By Noreen McNulty | September 27, 2002 | Page 2

ILLINOIS' PRO-CAPITAL PUNISHMENT attorney general filed suit last week to block Gov. George Ryan's case-by-case review of the state's death penalty system. Attorney General Jim Ryan is suing to stop the Prisoner Review Board from holding clemency hearings for death row inmates.

George Ryan, who halted all executions two-and-a-half years ago, has said that he will look into every death row case in the state before leaving office and consider commuting death sentences--possibly a blanket commutation of every prisoner on death row.

But Jim Ryan, the Republican Party's candidate for governor in November, is trying to stop the Prisoner Review Board hearings. He claims that victims' rights aren't being protected.

Yet he certainly doesn't share the same "concern" for victims' rights when it comes to victims of a flawed criminal justice system. In fact, Jim Ryan scrambled into statewide prominence while DuPage County State's Attorney--in part because of his role in prosecuting Rolando Cruz and Alex Hernandez for a notorious crime that they didn't commit.

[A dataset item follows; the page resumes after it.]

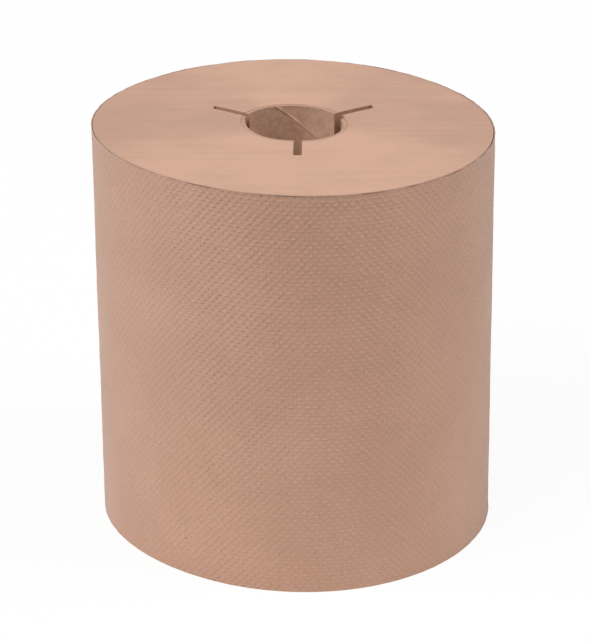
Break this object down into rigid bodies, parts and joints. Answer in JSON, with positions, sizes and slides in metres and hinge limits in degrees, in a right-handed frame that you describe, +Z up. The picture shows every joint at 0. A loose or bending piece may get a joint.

It took years for Cruz and Hernandez to win their freedom--even after another man confessed to the crime for which they were convicted. Jim Ryan fought their appeals every step of the way.

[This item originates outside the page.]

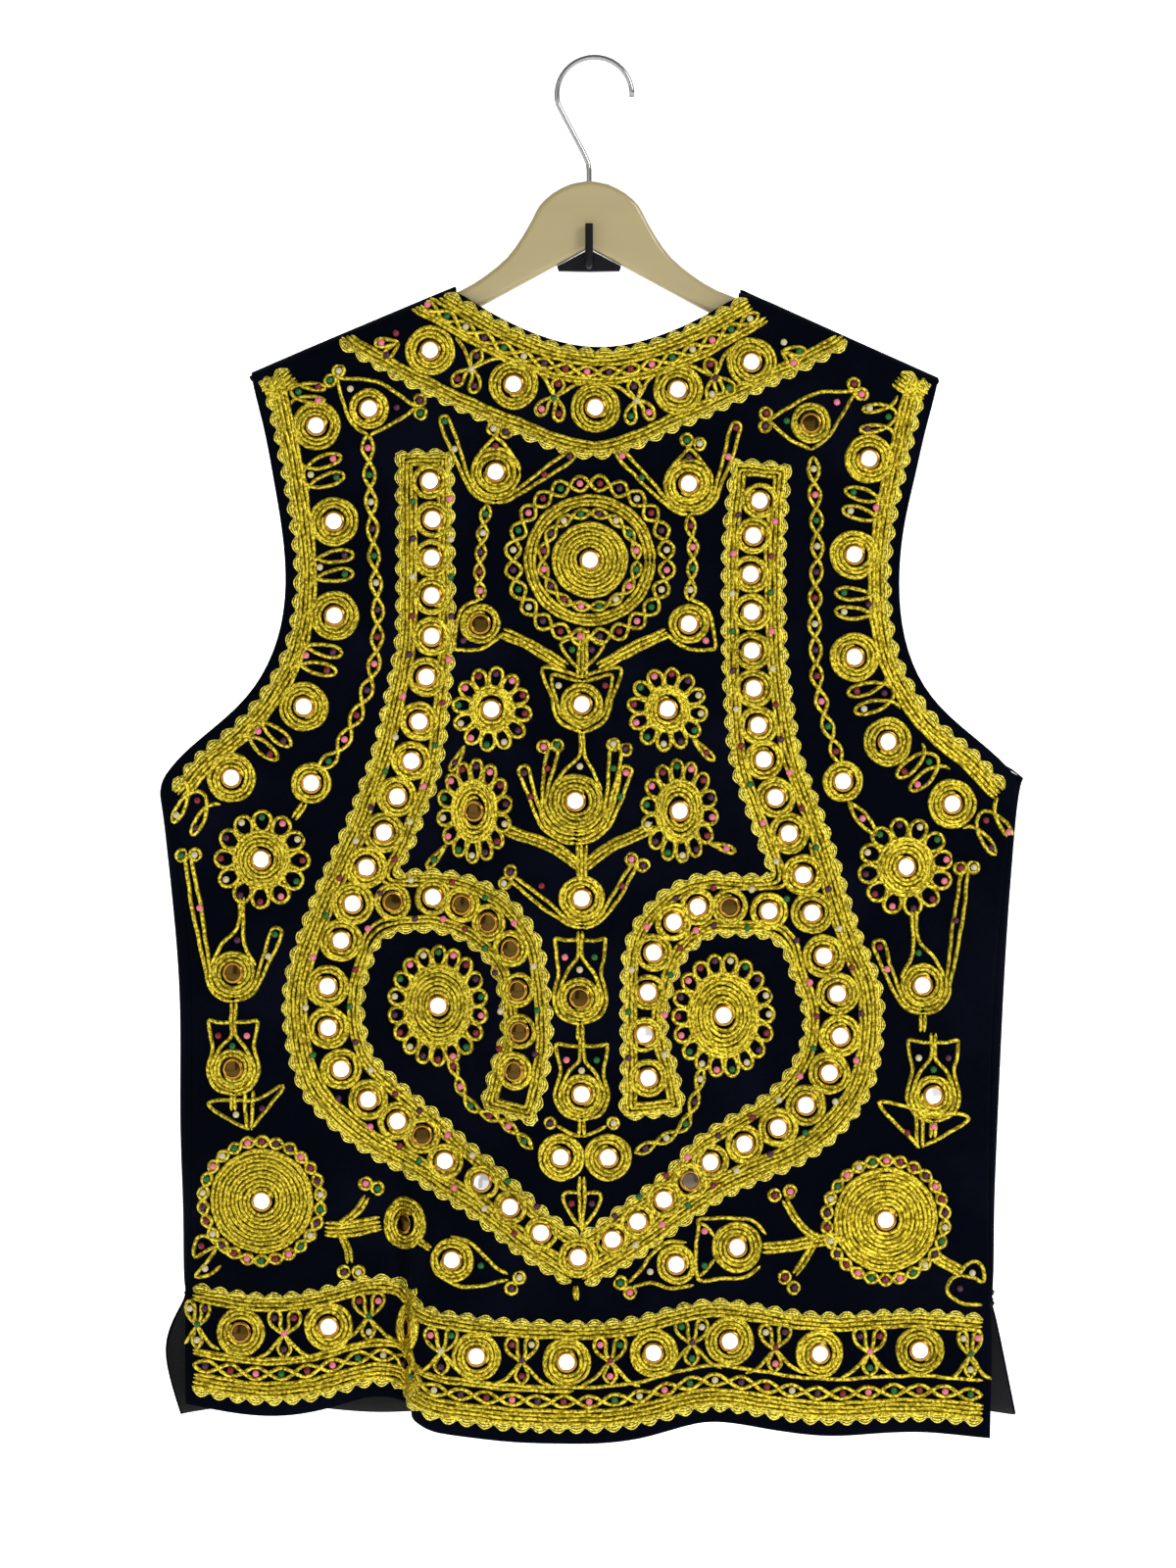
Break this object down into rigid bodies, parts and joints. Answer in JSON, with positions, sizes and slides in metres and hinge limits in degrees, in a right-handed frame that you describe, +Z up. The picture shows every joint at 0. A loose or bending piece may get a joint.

No wonder he's attacking George Ryan's consideration of a blanket commutation--which would deal a huge blow to the death penalty system that Jim Ryan built his career on.

Sadly, even a few opponents of the death penalty have cautioned that a blanket commutation of all death sentences by the governor would cause a backlash. But George Ryan's moratorium on executions didn't cause a backlash. On the contrary, it cast a spotlight on the injustices of the death penalty system and led more people to question the state's killing machine.

Illinois' death penalty system is too flawed to fix. We have to continue organizing to pressure George Ryan for a blanket commutation--and to build the fight to abolish the death penalty altogether.